◆ Material provided:
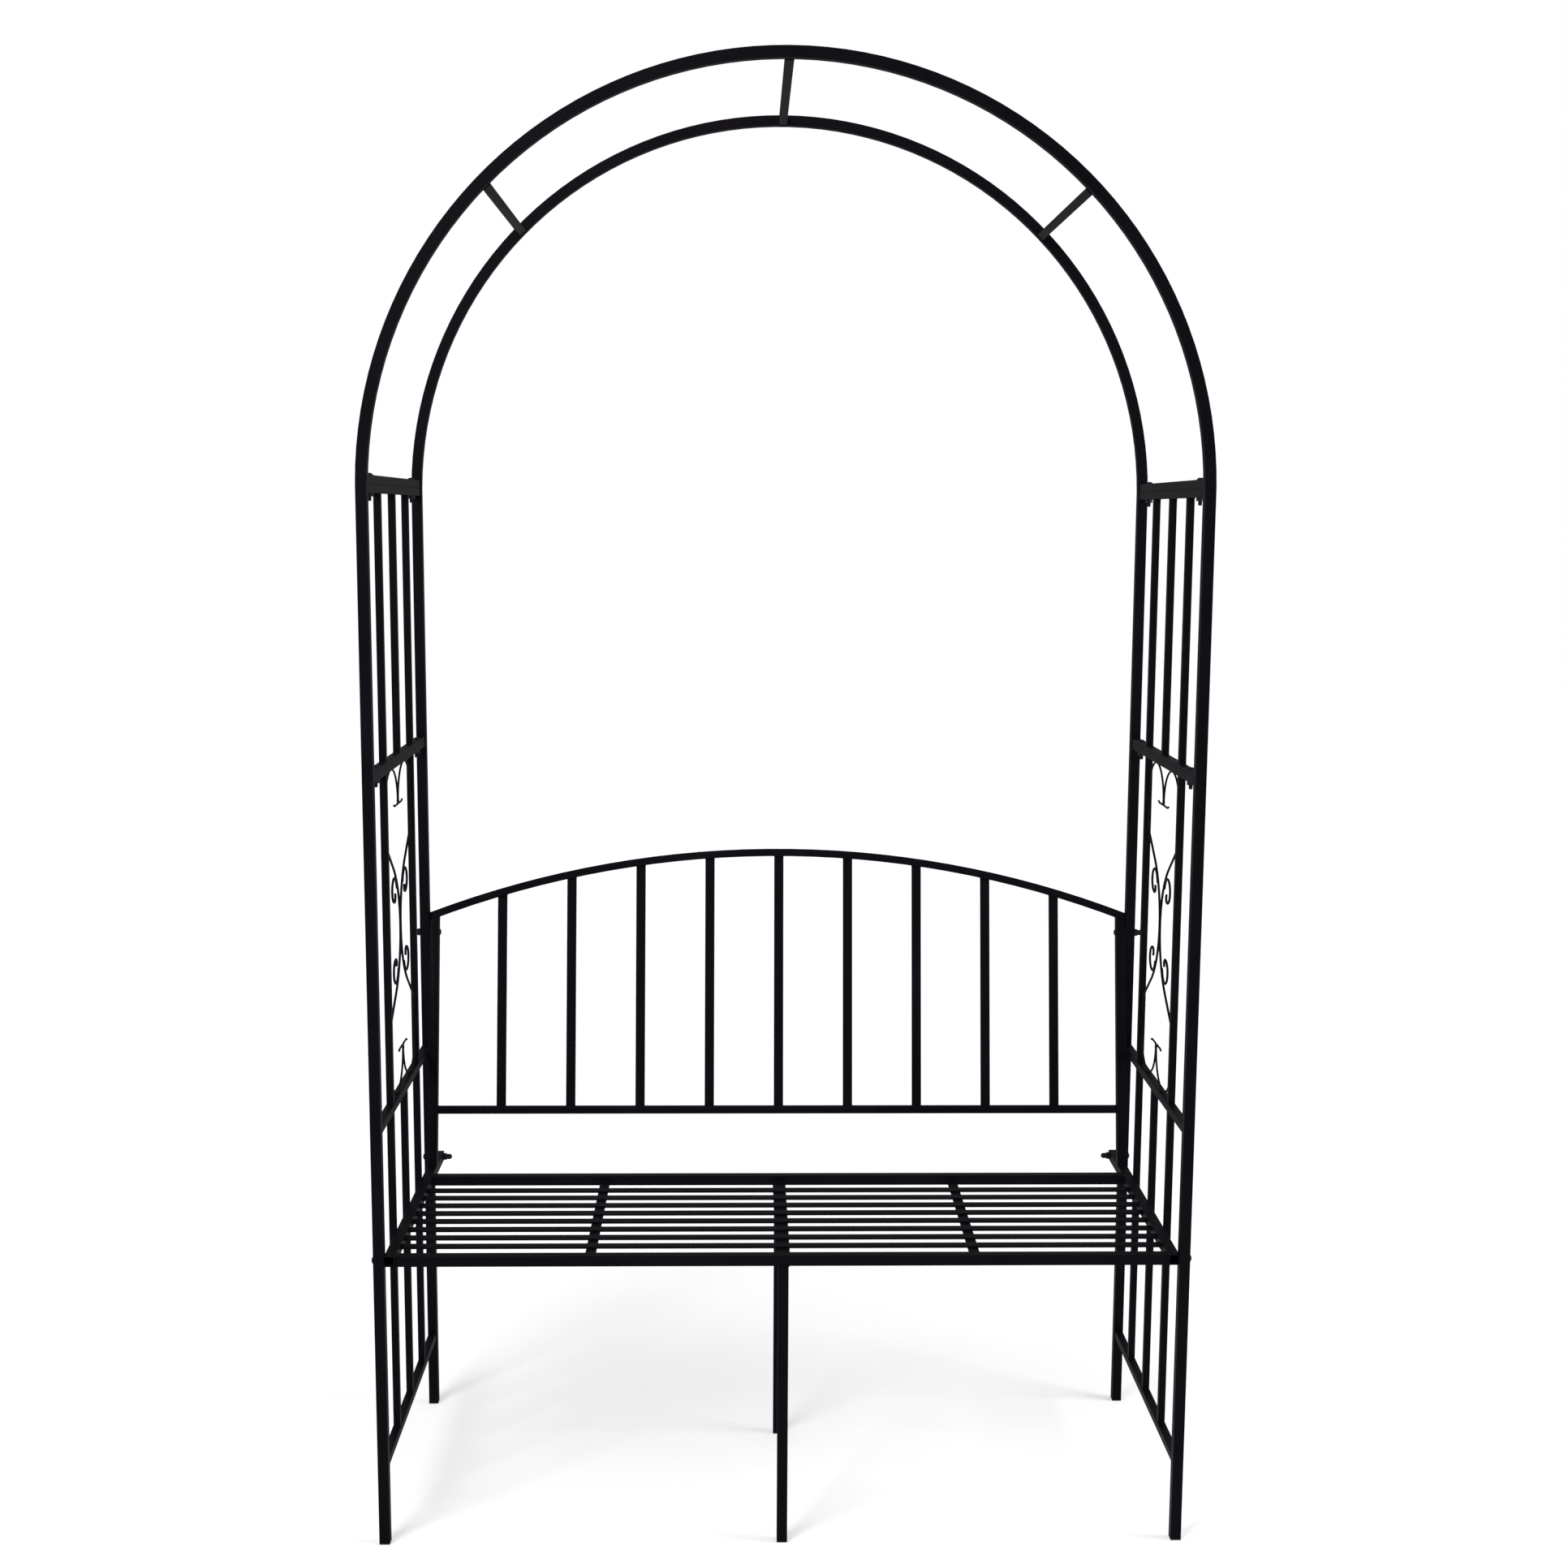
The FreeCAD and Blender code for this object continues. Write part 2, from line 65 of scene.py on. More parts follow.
# The studio floor is pale and matt. It keeps the arch's soft shadow, and glows more with distance,
# so that it is otherwise as white as the room behind it.
floor_reach = 14
floor_mesh = bpy.data.meshes.new("floor")
floor_form = bmesh.new()
bmesh.ops.create_grid(floor_form, x_segments=1, y_segments=1, size=floor_reach)
floor_form.to_mesh(floor_mesh)
floor_form.free()
floor = bpy.data.objects.new("floor", floor_mesh)
bpy.context.collection.objects.link(floor)
floor_paint = bpy.data.materials.new("floor_paint")
floor_paint.use_nodes = True
shader = floor_paint.node_tree.nodes["Principled BSDF"]
shader.inputs["Base Color"].default_value = (0.86, 0.86, 0.86, 1)
shader.inputs["Roughness"].default_value = 0.9
shader.inputs["Specular IOR Level"].default_value = 0.1
shader.inputs["Emission Color"].default_value = (1, 1, 1, 1)
nodes, links = floor_paint.node_tree.nodes, floor_paint.node_tree.links
seen = nodes.new("ShaderNodeLightPath")
place = nodes.new("ShaderNodeTexCoord")
distance = nodes.new("ShaderNodeVectorMath")
distance.operation = "LENGTH"
links.new(place.outputs["Object"], distance.inputs[0])
glow = nodes.new("ShaderNodeMapRange")
glow.inputs["From Min"].default_value = 0.5
glow.inputs["From Max"].default_value = 4.0
glow.inputs["To Min"].default_value = 0.4
glow.inputs["To Max"].default_value = 0.7
links.new(distance.outputs["Value"], glow.inputs["Value"])
seen_glow = nodes.new("ShaderNodeMath")
seen_glow.operation = "MULTIPLY"
links.new(glow.outputs["Result"], seen_glow.inputs[0])
links.new(seen.outputs["Is Camera Ray"], seen_glow.inputs[1])
links.new(seen_glow.outputs[0], shader.inputs["Emission Strength"])
floor_mesh.materials.append(floor_paint)

# The room is white to the camera, and lights the arch at an even, lower level. Two large lamps,
# one in front on the left and one on the right, give the posts their lit and shaded sides.
room = bpy.data.worlds.new("room")
room.use_nodes = True
bpy.context.scene.world = room
nodes, links = room.node_tree.nodes, room.node_tree.links
background = nodes["Background"]
seen = nodes.new("ShaderNodeLightPath")
strength = nodes.new("ShaderNodeMapRange")
strength.inputs["To Min"].default_value = 0.35
strength.inputs["To Max"].default_value = 1.0
links.new(seen.outputs["Is Camera Ray"], strength.inputs["Value"])
background.inputs["Color"].default_value = (1, 1, 1, 1)
links.new(strength.outputs["Result"], background.inputs["Strength"])
for name, place, aim, size, power in (
        ("key", (-2.2, -3.0, 3.6), (0, 0, 1.1), 1.8, 120),
        ("side", (3.2, -0.6, 2.2), (0, 0, 1.0), 1.4, 60)):
    lamp = bpy.data.objects.new(name, bpy.data.lights.new(name, "AREA"))
    lamp.data.size = size
    lamp.data.energy = power
    lamp.location = place
    lamp.rotation_mode = "QUATERNION"
    lamp.rotation_quaternion = (Vector(place) - Vector(aim)).to_track_quat("Z", "Y")
    bpy.context.collection.objects.link(lamp)


# The posts, arch tubes, seat rails and legs are 15 mm square tube in mild steel, welded into panels
# that bolt together. Like every bar of the frame they have one black powder coat, sprayed on after
# welding, with a fine orange-peel skin that rounds off the corners of the tube.
def powder_coat(name, edge):
    material = bpy.data.materials.new(name)
    material.use_nodes = True
    nodes, links = material.node_tree.nodes, material.node_tree.links
    shader = nodes["Principled BSDF"]
    place = nodes.new("ShaderNodeTexCoord")

    def noise(scale, detail):
        node = nodes.new("ShaderNodeTexNoise")
        node.inputs["Scale"].default_value = scale
        node.inputs["Detail"].default_value = detail
        links.new(place.outputs["Object"], node.inputs["Vector"])
        return node

    cloud = noise(scale=9, detail=3)
    peel = noise(scale=420, detail=2)
    grain = noise(scale=1500, detail=2)
    tone = nodes.new("ShaderNodeValToRGB")
    dark, light = tone.color_ramp.elements
    dark.color, dark.position = (0.0024, 0.0020, 0.0034, 1), 0.3
    light.color, light.position = (0.0044, 0.0036, 0.0062, 1), 0.7
    links.new(cloud.outputs["Fac"], tone.inputs["Fac"])
    links.new(tone.outputs["Color"], shader.inputs["Base Color"])
    gloss = nodes.new("ShaderNodeMapRange")
    gloss.inputs["To Min"].default_value = 0.45
    gloss.inputs["To Max"].default_value = 0.6
    links.new(grain.outputs["Fac"], gloss.inputs["Value"])
    links.new(gloss.outputs["Result"], shader.inputs["Roughness"])
    rounded = nodes.new("ShaderNodeBevel")
    rounded.samples = 6
    rounded.inputs["Radius"].default_value = edge
    grain_share = 0.4
    height = nodes.new("ShaderNodeMath")
    height.operation = "MULTIPLY_ADD"
    height.inputs[1].default_value = grain_share
    links.new(grain.outputs["Fac"], height.inputs[0])
    links.new(peel.outputs["Fac"], height.inputs[2])
    skin = nodes.new("ShaderNodeBump")
    skin.inputs["Strength"].default_value = 0.3
    skin.inputs["Distance"].default_value = 0.0003
    links.new(height.outputs[0], skin.inputs["Height"])
    links.new(rounded.outputs["Normal"], skin.inputs["Normal"])
    links.new(skin.outputs["Normal"], shader.inputs["Normal"])
    shader.inputs["Specular IOR Level"].default_value = 0.06
    shader.inputs["Specular Tint"].default_value = (0.94, 0.87, 1, 1)
    return material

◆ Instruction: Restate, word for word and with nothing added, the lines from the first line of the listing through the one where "floor_mesh.materials.append(floor_paint)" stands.

◆ Answer for this exercise:
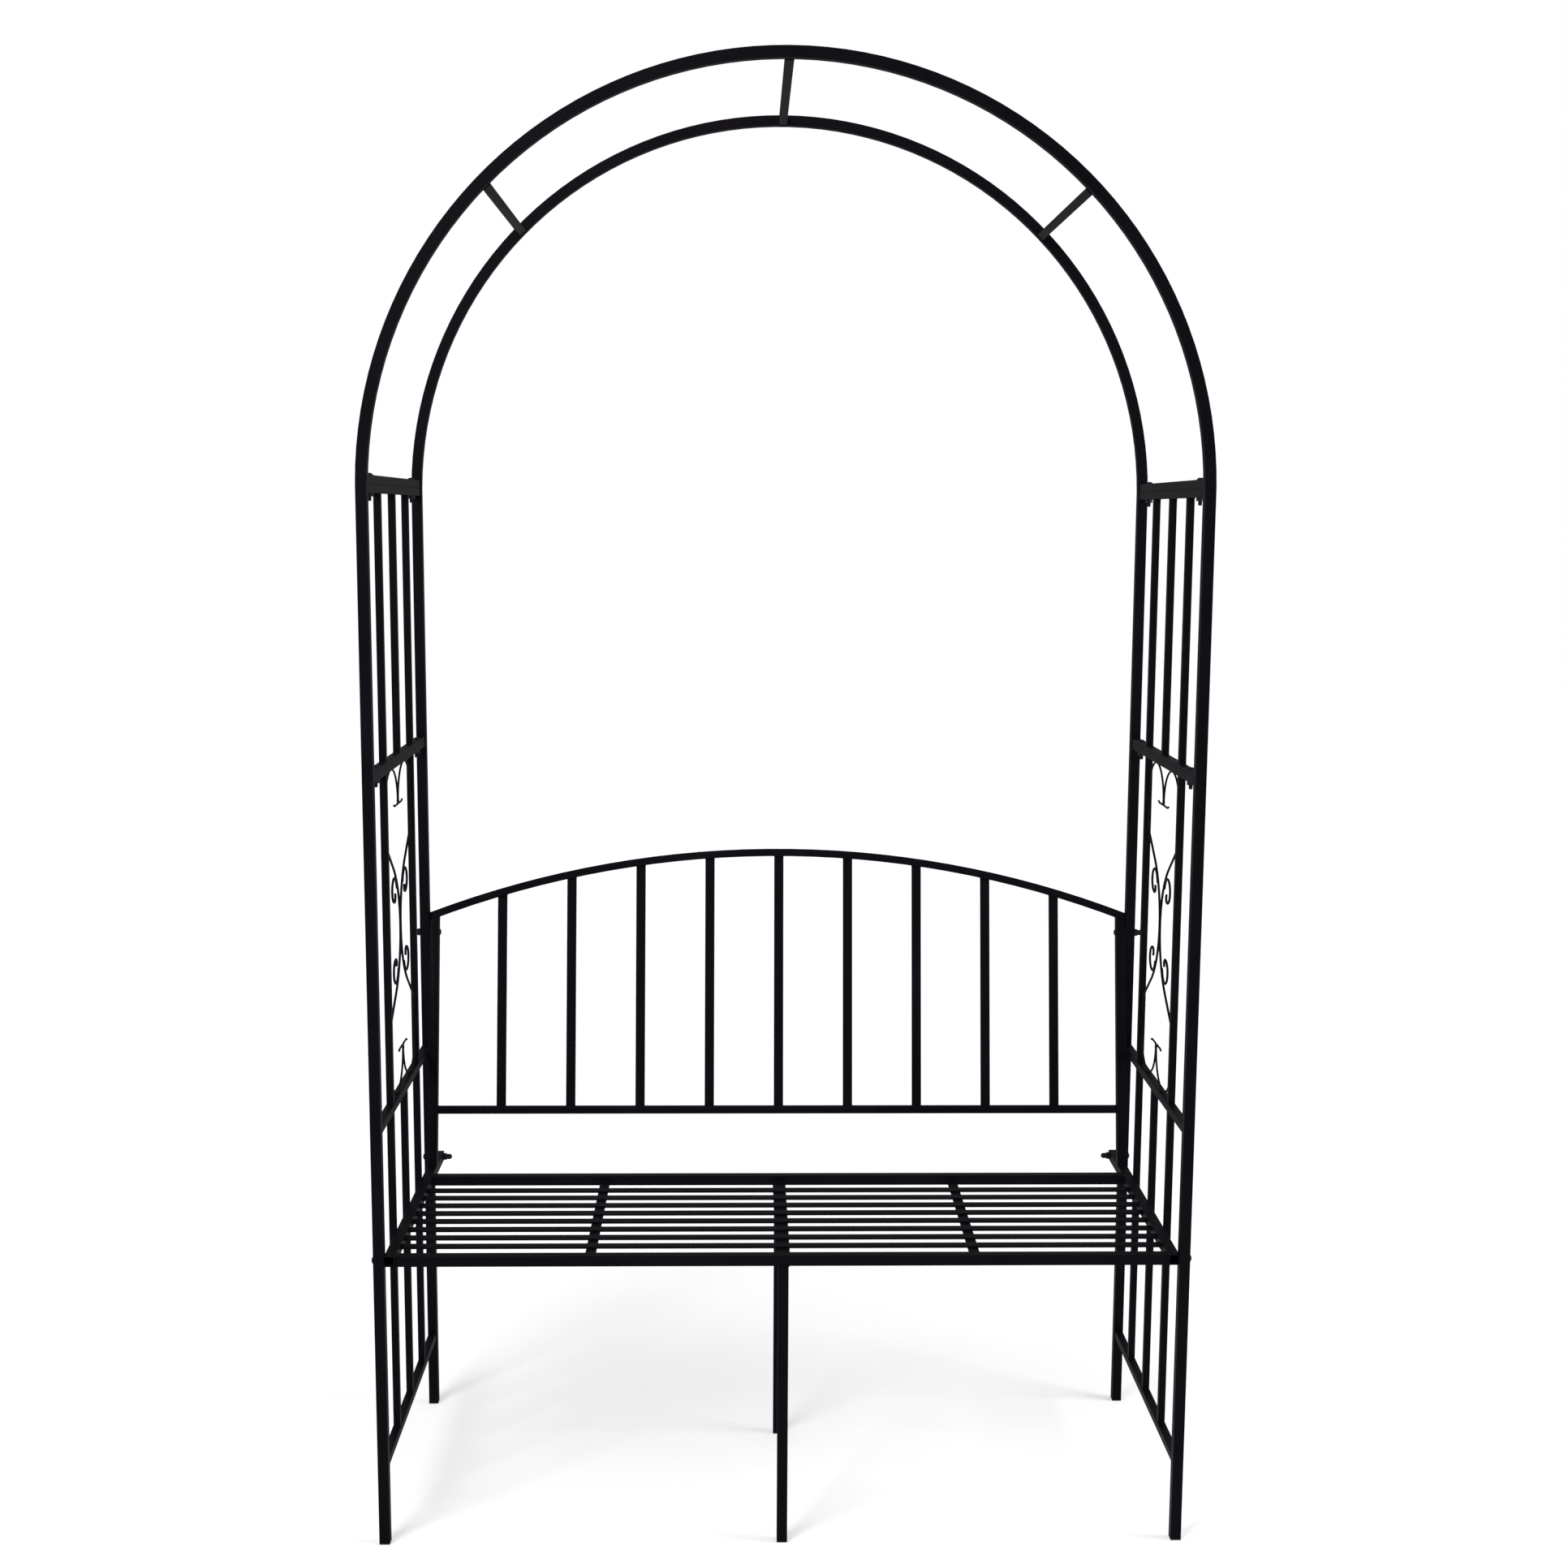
The FreeCAD and Blender code for this object continues. Write part 2, from line 65 of scene.py on. More parts follow.
# The studio floor is pale and matt. It keeps the arch's soft shadow, and glows more with distance,
# so that it is otherwise as white as the room behind it.
floor_reach = 14
floor_mesh = bpy.data.meshes.new("floor")
floor_form = bmesh.new()
bmesh.ops.create_grid(floor_form, x_segments=1, y_segments=1, size=floor_reach)
floor_form.to_mesh(floor_mesh)
floor_form.free()
floor = bpy.data.objects.new("floor", floor_mesh)
bpy.context.collection.objects.link(floor)
floor_paint = bpy.data.materials.new("floor_paint")
floor_paint.use_nodes = True
shader = floor_paint.node_tree.nodes["Principled BSDF"]
shader.inputs["Base Color"].default_value = (0.86, 0.86, 0.86, 1)
shader.inputs["Roughness"].default_value = 0.9
shader.inputs["Specular IOR Level"].default_value = 0.1
shader.inputs["Emission Color"].default_value = (1, 1, 1, 1)
nodes, links = floor_paint.node_tree.nodes, floor_paint.node_tree.links
seen = nodes.new("ShaderNodeLightPath")
place = nodes.new("ShaderNodeTexCoord")
distance = nodes.new("ShaderNodeVectorMath")
distance.operation = "LENGTH"
links.new(place.outputs["Object"], distance.inputs[0])
glow = nodes.new("ShaderNodeMapRange")
glow.inputs["From Min"].default_value = 0.5
glow.inputs["From Max"].default_value = 4.0
glow.inputs["To Min"].default_value = 0.4
glow.inputs["To Max"].default_value = 0.7
links.new(distance.outputs["Value"], glow.inputs["Value"])
seen_glow = nodes.new("ShaderNodeMath")
seen_glow.operation = "MULTIPLY"
links.new(glow.outputs["Result"], seen_glow.inputs[0])
links.new(seen.outputs["Is Camera Ray"], seen_glow.inputs[1])
links.new(seen_glow.outputs[0], shader.inputs["Emission Strength"])
floor_mesh.materials.append(floor_paint)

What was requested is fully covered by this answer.